23-7165 Aucacama-Azogue v. Bondi
BIA
Ling, IJ A220 999 452/453/454/455/456
UNITED STATES COURT OF APPEALS
FOR THE SECOND CIRCUIT
SUMMARY ORDER
RULINGS BY SUMMARY ORDER DO NOT HAVE PRECEDENTIAL EFFECT. CITATION TO A SUMMARY
ORDER FILED ON OR AFTER JANUARY 1, 2007, IS PERMITTED AND IS GOVERNED BY FEDERAL RULE OF
APPELLATE PROCEDURE 32.1 AND THIS COURT'S LOCAL RULE 32.1.1. WHEN CITING A SUMMARY
ORDER IN A DOCUMENT FILED WITH THIS COURT, A PARTY MUST CITE EITHER THE FEDERAL
APPENDIX OR AN ELECTRONIC DATABASE (WITH THE NOTATION "SUMMARY ORDER").
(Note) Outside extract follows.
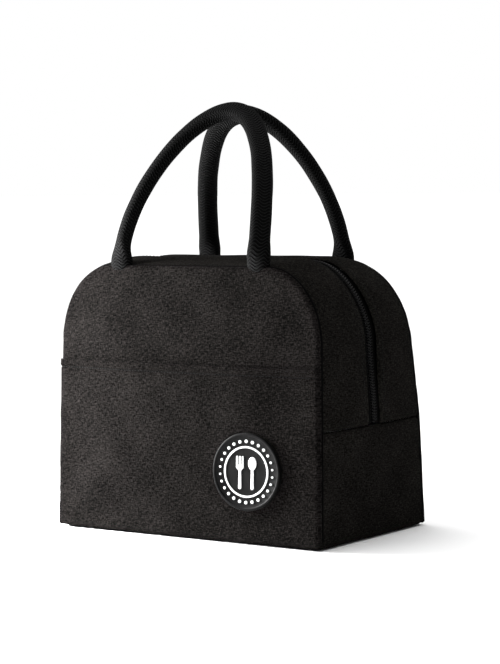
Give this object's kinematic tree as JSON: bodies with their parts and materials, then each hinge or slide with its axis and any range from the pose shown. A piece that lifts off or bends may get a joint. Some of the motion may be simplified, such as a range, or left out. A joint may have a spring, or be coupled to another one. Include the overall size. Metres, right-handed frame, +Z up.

A PARTY
CITING A SUMMARY ORDER MUST SERVE A COPY OF IT ON ANY PARTY NOT REPRESENTED BY
COUNSEL.
At a stated term of the United States Court of Appeals for the Second Circuit, held at the Thurgood Marshall United States Courthouse, 40 Foley Square, in the City of New York, on the 24th day of July, two thousand twenty- five.
PRESENT:
JON O. NEWMAN,
WILLIAM J. NARDINI,
SARAH A. L. MERRIAM,
Circuit Judges. _____________________________________ ELVA ESPERANZA AUCACAMA-
AZOGUE, P. A. H.-A., S. J. H.-A., L. D. H.- A., S. B. H.-A.,∗
Petitioners,
v. 23-7165
∗ We have used only initials to refer to the minor petitioner in this publicly accessible order, in accordance with Federal Rule of Civil Procedure 5.2(a)(3) and Federal Rule of Appellate Procedure 25(a)(5).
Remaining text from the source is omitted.